- [Records for the exercise]:
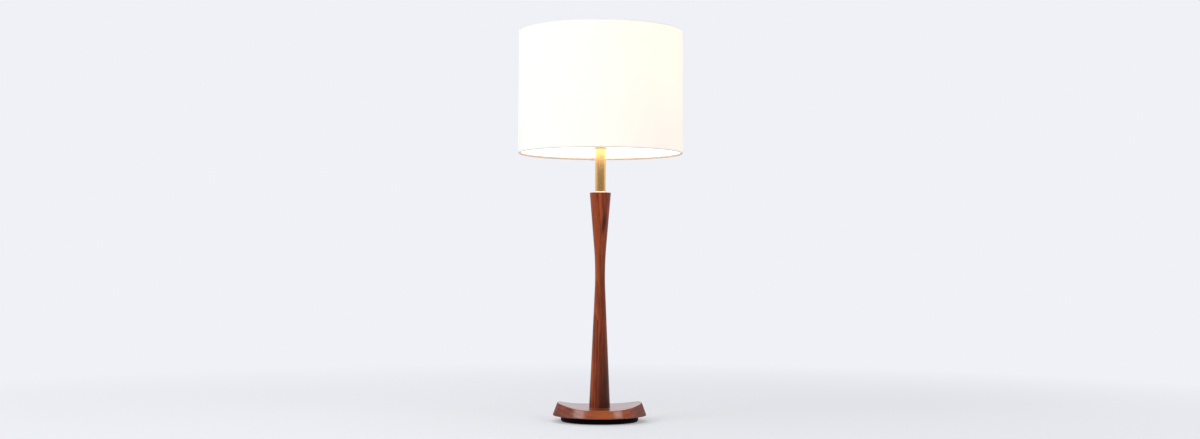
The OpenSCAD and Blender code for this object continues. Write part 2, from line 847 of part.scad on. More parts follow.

--

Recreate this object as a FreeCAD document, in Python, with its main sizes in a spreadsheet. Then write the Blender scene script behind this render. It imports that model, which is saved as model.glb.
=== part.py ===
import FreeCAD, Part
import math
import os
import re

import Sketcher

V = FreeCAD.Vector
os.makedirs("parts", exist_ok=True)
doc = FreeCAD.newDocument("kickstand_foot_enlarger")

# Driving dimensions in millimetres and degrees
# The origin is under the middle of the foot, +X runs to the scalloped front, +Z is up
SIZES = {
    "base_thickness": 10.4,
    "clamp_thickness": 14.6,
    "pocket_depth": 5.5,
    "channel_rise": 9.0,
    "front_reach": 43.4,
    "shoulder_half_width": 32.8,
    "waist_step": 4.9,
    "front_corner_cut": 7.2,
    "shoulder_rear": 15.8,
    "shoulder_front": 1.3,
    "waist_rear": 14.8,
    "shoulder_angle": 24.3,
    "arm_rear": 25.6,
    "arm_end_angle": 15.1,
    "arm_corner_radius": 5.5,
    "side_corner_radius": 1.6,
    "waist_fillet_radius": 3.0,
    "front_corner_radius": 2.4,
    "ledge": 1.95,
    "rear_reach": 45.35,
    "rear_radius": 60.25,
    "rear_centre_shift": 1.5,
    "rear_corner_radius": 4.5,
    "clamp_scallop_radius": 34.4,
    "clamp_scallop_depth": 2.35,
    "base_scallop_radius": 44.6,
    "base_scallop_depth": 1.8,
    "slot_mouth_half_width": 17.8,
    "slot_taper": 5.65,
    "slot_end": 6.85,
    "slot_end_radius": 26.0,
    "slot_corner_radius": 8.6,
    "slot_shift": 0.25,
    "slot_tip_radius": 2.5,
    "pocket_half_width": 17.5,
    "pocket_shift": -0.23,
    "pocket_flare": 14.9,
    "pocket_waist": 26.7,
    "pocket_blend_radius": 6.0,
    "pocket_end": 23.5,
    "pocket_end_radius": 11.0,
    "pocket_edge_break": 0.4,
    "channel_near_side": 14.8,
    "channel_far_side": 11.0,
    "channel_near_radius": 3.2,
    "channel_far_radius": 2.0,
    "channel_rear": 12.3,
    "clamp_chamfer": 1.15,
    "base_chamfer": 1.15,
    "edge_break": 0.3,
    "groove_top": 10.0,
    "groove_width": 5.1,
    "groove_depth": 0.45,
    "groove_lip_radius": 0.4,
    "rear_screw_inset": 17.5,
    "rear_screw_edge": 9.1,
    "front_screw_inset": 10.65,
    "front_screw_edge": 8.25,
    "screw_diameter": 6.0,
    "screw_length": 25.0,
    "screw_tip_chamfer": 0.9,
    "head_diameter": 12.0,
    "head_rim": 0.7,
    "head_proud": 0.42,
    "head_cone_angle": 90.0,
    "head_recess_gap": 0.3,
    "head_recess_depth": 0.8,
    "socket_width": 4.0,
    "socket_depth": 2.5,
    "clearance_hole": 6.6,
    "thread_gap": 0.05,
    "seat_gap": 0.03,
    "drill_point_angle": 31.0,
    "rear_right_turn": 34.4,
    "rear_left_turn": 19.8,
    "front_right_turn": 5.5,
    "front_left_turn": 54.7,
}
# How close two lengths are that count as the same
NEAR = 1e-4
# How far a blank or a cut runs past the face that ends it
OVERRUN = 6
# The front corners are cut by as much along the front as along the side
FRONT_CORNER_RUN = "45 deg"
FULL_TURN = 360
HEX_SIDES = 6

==

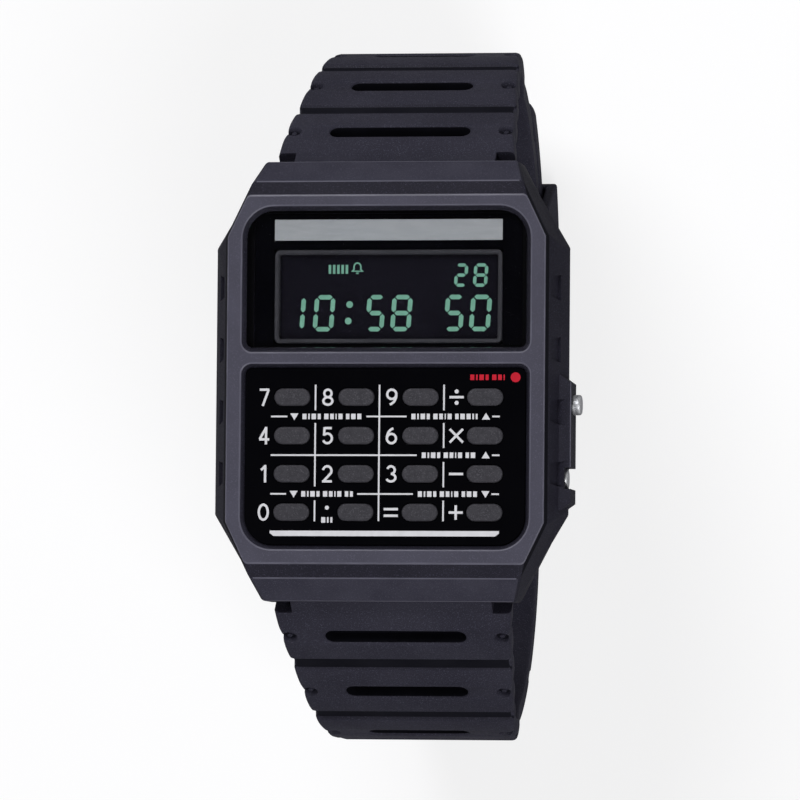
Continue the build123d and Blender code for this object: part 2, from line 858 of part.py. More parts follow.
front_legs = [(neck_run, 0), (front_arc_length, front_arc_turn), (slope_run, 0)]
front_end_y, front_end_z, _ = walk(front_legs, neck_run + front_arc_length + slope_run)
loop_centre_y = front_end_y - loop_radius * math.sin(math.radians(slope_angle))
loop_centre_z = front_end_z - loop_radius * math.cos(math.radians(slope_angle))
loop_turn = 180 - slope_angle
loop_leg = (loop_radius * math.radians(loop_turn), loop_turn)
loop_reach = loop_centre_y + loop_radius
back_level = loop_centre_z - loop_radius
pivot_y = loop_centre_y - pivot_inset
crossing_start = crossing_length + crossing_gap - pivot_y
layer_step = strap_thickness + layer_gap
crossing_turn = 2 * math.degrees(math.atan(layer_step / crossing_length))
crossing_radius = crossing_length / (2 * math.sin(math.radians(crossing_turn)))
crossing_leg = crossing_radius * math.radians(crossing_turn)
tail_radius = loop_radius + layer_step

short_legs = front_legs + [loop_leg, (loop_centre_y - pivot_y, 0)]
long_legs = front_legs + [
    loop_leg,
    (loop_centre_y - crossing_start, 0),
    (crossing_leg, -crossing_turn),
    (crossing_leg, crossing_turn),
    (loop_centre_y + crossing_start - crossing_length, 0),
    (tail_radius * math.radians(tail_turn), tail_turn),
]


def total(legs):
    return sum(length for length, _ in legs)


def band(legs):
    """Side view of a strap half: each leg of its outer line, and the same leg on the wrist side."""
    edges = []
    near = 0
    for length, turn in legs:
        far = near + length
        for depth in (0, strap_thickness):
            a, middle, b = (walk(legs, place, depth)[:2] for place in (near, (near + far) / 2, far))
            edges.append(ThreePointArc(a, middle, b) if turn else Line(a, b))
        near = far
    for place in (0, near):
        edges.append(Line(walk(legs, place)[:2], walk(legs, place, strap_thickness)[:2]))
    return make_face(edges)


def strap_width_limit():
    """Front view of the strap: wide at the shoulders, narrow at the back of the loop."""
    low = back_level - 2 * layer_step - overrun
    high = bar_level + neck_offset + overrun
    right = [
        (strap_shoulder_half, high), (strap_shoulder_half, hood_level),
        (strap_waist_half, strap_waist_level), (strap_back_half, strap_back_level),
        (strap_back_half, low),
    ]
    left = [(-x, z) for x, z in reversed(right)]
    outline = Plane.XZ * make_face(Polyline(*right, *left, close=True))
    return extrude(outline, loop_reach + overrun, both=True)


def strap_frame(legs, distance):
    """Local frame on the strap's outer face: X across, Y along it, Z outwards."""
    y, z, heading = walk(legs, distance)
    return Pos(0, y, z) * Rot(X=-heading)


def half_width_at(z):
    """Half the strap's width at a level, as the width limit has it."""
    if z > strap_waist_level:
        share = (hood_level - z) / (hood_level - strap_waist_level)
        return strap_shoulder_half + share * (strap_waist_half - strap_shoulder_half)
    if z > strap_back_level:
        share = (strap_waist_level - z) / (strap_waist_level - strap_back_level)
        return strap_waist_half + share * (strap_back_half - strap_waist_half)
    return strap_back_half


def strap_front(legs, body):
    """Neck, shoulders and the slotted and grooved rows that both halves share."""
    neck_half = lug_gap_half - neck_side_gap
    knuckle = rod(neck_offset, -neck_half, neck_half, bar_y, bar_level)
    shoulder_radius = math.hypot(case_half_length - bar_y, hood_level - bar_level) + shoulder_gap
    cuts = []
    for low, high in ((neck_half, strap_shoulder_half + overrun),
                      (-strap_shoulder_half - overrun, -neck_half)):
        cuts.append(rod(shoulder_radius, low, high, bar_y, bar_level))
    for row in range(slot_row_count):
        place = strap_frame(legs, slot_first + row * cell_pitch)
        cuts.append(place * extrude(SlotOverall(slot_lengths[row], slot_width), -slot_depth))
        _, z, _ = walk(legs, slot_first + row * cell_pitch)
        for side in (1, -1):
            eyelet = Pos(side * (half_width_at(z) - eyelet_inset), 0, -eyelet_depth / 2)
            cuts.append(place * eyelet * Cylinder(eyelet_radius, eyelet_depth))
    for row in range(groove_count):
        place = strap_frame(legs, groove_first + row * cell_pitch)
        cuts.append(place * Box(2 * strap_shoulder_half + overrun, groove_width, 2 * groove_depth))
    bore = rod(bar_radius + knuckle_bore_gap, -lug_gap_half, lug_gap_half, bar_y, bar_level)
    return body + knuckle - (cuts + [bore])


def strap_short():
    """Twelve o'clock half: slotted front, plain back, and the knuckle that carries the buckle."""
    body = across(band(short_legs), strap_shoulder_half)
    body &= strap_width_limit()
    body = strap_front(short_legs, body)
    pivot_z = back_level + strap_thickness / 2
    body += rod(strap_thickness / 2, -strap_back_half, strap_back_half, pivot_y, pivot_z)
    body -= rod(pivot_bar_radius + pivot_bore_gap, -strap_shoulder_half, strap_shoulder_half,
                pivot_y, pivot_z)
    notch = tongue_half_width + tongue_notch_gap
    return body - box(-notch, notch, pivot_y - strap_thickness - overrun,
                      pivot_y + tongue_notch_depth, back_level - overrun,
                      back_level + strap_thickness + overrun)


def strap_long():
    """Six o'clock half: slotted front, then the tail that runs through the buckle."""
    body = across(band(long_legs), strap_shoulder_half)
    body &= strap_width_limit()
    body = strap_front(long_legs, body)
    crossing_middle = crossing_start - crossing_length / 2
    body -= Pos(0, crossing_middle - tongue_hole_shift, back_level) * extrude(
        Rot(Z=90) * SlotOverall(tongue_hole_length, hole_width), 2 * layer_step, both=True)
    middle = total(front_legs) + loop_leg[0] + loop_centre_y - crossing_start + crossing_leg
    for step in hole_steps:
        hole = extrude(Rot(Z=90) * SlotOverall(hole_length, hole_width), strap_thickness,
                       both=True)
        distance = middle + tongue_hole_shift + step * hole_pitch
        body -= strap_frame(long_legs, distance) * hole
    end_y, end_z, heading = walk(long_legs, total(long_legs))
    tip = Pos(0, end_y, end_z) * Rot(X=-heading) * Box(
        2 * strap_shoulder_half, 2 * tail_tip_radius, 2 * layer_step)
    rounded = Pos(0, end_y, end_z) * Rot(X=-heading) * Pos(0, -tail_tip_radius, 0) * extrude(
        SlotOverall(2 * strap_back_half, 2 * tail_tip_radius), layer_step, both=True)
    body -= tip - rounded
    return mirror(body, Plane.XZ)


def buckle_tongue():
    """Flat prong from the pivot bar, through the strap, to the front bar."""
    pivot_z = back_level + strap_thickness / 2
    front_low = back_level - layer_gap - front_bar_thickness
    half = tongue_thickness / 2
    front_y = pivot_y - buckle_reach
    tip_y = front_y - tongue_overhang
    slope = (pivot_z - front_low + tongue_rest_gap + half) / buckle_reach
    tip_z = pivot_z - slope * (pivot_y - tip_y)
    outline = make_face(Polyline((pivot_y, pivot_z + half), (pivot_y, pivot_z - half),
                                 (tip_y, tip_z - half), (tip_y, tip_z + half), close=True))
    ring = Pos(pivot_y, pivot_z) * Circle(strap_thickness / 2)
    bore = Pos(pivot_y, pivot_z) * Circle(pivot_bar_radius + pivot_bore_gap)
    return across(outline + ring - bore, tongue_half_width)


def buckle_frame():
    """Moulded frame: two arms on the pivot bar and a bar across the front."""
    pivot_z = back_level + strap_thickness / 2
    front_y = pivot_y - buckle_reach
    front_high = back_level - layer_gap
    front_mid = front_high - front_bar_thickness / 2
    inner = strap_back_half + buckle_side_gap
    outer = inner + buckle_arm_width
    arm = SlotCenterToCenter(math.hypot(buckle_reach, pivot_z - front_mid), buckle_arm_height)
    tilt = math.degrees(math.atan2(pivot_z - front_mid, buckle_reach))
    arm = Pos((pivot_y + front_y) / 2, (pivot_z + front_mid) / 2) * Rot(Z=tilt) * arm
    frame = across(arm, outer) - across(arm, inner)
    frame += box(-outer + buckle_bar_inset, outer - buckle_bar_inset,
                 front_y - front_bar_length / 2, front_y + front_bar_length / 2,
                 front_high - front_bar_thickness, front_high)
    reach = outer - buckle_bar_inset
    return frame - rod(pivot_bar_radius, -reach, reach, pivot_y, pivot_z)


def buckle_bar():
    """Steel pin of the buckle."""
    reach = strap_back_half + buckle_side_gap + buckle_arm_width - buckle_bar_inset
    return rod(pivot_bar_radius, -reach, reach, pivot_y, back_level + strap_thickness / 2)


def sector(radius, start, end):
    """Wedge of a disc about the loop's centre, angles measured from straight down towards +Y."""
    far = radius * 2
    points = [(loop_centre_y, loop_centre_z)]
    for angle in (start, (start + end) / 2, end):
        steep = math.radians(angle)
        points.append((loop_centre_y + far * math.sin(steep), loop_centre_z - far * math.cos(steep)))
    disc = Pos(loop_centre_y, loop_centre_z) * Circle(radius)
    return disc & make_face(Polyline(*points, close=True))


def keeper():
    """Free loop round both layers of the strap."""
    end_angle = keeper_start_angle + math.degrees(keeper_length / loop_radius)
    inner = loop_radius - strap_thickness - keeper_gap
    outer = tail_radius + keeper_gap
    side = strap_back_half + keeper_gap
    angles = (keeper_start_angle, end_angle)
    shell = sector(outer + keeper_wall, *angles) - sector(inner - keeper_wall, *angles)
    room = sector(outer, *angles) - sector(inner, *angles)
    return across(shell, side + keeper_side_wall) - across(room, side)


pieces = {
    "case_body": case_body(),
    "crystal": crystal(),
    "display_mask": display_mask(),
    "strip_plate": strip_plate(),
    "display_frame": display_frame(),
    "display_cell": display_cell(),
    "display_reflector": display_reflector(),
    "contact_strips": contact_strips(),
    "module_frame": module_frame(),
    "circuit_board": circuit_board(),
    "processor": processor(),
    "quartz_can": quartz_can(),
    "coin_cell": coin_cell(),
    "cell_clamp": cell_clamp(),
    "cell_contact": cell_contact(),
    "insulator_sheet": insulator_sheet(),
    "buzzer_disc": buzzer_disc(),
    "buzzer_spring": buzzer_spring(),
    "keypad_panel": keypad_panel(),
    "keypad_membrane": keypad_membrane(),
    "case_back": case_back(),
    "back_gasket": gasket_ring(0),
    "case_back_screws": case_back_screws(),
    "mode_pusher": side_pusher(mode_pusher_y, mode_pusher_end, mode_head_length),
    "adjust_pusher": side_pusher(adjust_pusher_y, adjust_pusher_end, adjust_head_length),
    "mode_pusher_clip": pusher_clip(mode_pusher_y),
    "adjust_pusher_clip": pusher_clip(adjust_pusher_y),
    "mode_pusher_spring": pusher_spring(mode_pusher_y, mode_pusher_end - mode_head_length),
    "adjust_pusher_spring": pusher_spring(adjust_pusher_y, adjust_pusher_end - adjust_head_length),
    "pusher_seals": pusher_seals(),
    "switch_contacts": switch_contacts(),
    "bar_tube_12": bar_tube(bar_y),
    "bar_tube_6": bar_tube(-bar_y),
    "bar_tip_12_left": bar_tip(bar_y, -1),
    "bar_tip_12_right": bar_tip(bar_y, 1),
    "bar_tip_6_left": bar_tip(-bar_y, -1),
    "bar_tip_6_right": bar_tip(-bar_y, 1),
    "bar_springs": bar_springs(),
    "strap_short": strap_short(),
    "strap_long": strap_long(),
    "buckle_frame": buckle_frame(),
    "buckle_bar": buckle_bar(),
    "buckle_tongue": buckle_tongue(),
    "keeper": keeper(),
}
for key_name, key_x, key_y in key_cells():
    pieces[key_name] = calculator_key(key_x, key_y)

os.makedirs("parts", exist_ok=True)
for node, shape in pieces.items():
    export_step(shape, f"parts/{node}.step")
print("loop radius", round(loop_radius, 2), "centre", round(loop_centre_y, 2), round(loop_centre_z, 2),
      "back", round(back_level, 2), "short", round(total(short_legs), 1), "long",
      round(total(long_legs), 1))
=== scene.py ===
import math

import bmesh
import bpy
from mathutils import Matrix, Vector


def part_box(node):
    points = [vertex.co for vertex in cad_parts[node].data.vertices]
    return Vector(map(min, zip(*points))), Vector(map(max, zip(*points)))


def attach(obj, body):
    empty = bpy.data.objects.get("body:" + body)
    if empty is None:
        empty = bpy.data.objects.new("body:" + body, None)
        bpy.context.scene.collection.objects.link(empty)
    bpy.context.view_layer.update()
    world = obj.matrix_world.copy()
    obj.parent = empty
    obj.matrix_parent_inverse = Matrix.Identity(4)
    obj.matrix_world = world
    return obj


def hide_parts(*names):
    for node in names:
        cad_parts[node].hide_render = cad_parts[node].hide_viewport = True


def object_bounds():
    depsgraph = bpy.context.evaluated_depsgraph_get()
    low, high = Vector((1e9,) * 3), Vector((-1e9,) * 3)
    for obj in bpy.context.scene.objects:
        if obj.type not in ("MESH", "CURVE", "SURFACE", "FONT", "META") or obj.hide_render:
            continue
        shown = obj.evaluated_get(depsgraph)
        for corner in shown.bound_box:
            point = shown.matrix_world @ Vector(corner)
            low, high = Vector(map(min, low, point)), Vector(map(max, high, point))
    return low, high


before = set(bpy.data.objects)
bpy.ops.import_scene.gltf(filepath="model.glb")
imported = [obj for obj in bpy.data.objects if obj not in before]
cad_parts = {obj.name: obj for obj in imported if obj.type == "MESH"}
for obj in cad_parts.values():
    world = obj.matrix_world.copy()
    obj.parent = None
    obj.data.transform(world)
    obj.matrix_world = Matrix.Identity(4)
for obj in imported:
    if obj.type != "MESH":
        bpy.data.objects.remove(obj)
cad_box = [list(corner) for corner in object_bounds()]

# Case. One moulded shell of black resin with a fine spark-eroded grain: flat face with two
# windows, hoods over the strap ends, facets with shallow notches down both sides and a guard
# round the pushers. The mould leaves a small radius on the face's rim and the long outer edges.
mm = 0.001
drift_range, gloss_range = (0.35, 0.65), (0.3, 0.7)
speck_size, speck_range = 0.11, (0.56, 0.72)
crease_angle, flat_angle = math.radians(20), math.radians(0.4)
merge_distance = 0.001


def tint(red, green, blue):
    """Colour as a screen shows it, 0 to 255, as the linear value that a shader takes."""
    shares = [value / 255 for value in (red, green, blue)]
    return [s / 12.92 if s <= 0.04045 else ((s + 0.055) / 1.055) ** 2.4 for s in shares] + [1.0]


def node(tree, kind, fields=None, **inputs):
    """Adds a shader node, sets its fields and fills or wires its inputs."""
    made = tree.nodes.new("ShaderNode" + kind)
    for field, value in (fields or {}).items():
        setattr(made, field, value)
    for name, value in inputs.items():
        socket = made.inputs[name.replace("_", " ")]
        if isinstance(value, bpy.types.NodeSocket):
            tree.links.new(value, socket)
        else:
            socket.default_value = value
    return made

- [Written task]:
Repeat exactly the lines running from the one with "cad_parts[node].hide_render = cad_parts[node].hide_viewport" through the one with "merge_distance = 0.001", both included.

- [Correct output]:
        cad_parts[node].hide_render = cad_parts[node].hide_viewport = True


def object_bounds():
    depsgraph = bpy.context.evaluated_depsgraph_get()
    low, high = Vector((1e9,) * 3), Vector((-1e9,) * 3)
    for obj in bpy.context.scene.objects:
        if obj.type not in ("MESH", "CURVE", "SURFACE", "FONT", "META") or obj.hide_render:
            continue
        shown = obj.evaluated_get(depsgraph)
        for corner in shown.bound_box:
            point = shown.matrix_world @ Vector(corner)
            low, high = Vector(map(min, low, point)), Vector(map(max, high, point))
    return low, high


before = set(bpy.data.objects)
bpy.ops.import_scene.gltf(filepath="model.glb")
imported = [obj for obj in bpy.data.objects if obj not in before]
cad_parts = {obj.name: obj for obj in imported if obj.type == "MESH"}
for obj in cad_parts.values():
    world = obj.matrix_world.copy()
    obj.parent = None
    obj.data.transform(world)
    obj.matrix_world = Matrix.Identity(4)
for obj in imported:
    if obj.type != "MESH":
        bpy.data.objects.remove(obj)
cad_box = [list(corner) for corner in object_bounds()]

# Case. One moulded shell of black resin with a fine spark-eroded grain: flat face with two
# windows, hoods over the strap ends, facets with shallow notches down both sides and a guard
# round the pushers. The mould leaves a small radius on the face's rim and the long outer edges.
mm = 0.001
drift_range, gloss_range = (0.35, 0.65), (0.3, 0.7)
speck_size, speck_range = 0.11, (0.56, 0.72)
crease_angle, flat_angle = math.radians(20), math.radians(0.4)
merge_distance = 0.001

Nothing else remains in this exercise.